Embedding of a blow-up In $\mathbb{P}^1\times\mathbb{P}^2$ take a general divisor $X$ of type $(0,2)$. Consider two general divisors $H_1,H_2$ of type $(2,1)$ and set $Y = X\cap H_1\cap H_2$.
Let $Z$ be the blow-up of $X$ along $Y$. I would like to ask whether there is a rank $3$ vector bundle $\mathbb{E}$ on $\mathbb{P}^1$ such that $Z$ can be embedded as a divisor in $\mathbb{P}(\mathbb{E})$ and if so how the splitting type of $\mathbb{E}$ can be computed.
Thank you very much.
 A: The map $Z \to \mathbb{P}^1$ is a conic bundle, so to understand the vector bundle $\mathbb{E}$ it is enough to compute the pushforward of the anticanonical class.

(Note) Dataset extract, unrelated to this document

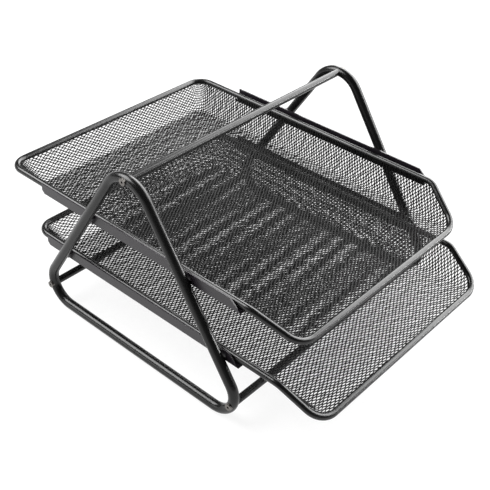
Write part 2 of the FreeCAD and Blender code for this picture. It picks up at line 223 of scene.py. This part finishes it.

Now, the anticanonical class of $Z$ can be written as $-K_X - E$, where $E$ is the exceptional divisor of the blowup, so its pushforward to $X$ is isomorphic to $I_Y(-K_X)$. If you use the identification of $X$ with $\mathbb{P}^1 \times \mathbb{P}^1$, this is $I_Y(2,2)$. Using the Koszul resolution for $I_Y$, one obtains
$$
0 \to \mathcal{O}(-2,-2) \to \mathcal{O}^{\oplus 2} \to I_Y(2,2) \to 0.
$$
Pushing this forward to the first factor, one obtains
$$
0 \to \mathcal{O}^{\oplus 2} \to p_{1*}(I_Y(2,2)) \to \mathcal{O}(-2) \to 0.
$$
Therefore, $\mathbb{E}$ has splitting type $(0,0,-2)$ or $(0,0,2)$, depending on which convention about the projective bundle you use.
A: This isn’t exactly what you asked for but it’s close enough that maybe it is good enough.
First of all, $X \cong \mathbb{P}^1 \times \mathbb{P}^1$ and under this isomorphism (where the second factor was a plane conic), the other two divisors become divisors “of type $(2,2)$” on $X$ itself.
Lemma. If $X$ is a variety and $Z \subset X$ is a complete intersection of codimension $d$, then $Z$ embeds as a divisor in $\mathbb{P}(E)$ for some rank $d$ vector bundle $E$ on $X$.
To see this, let $L_1, \ldots, L_k$ be the line bundles and $s_1, \ldots, s_k$ the sections cutting out $Z$. We can think of this as a single section $s$ of $E = \bigoplus_{i=1}^k L_i$, vanishing along $Z$.
This gives a rational section $X \dashrightarrow \mathbb{P}(E)$ by $x \mapsto (x, \langle s(x)\rangle)$ and the closure of the image is $\mathrm{Bl}_Z X$.
So for your blowup, since both equations for $Z$ come from the same line bundle, $E = \mathcal{O}_{\mathbb{P}^1 \times \mathbb{P}^1}(2,2)^{\oplus2}$. Since $\mathbb{P}(E \otimes L) \cong \mathbb{P}(E)$ for all vector bundles $E$ and line bundles $L$, we can twist down to make $E$ trivial. So this embeds your blowup in $X \times \mathbb{P}^1 = (\mathbb{P}^1)^3$.
Not exactly what you asked for but perhaps it’ll be useful.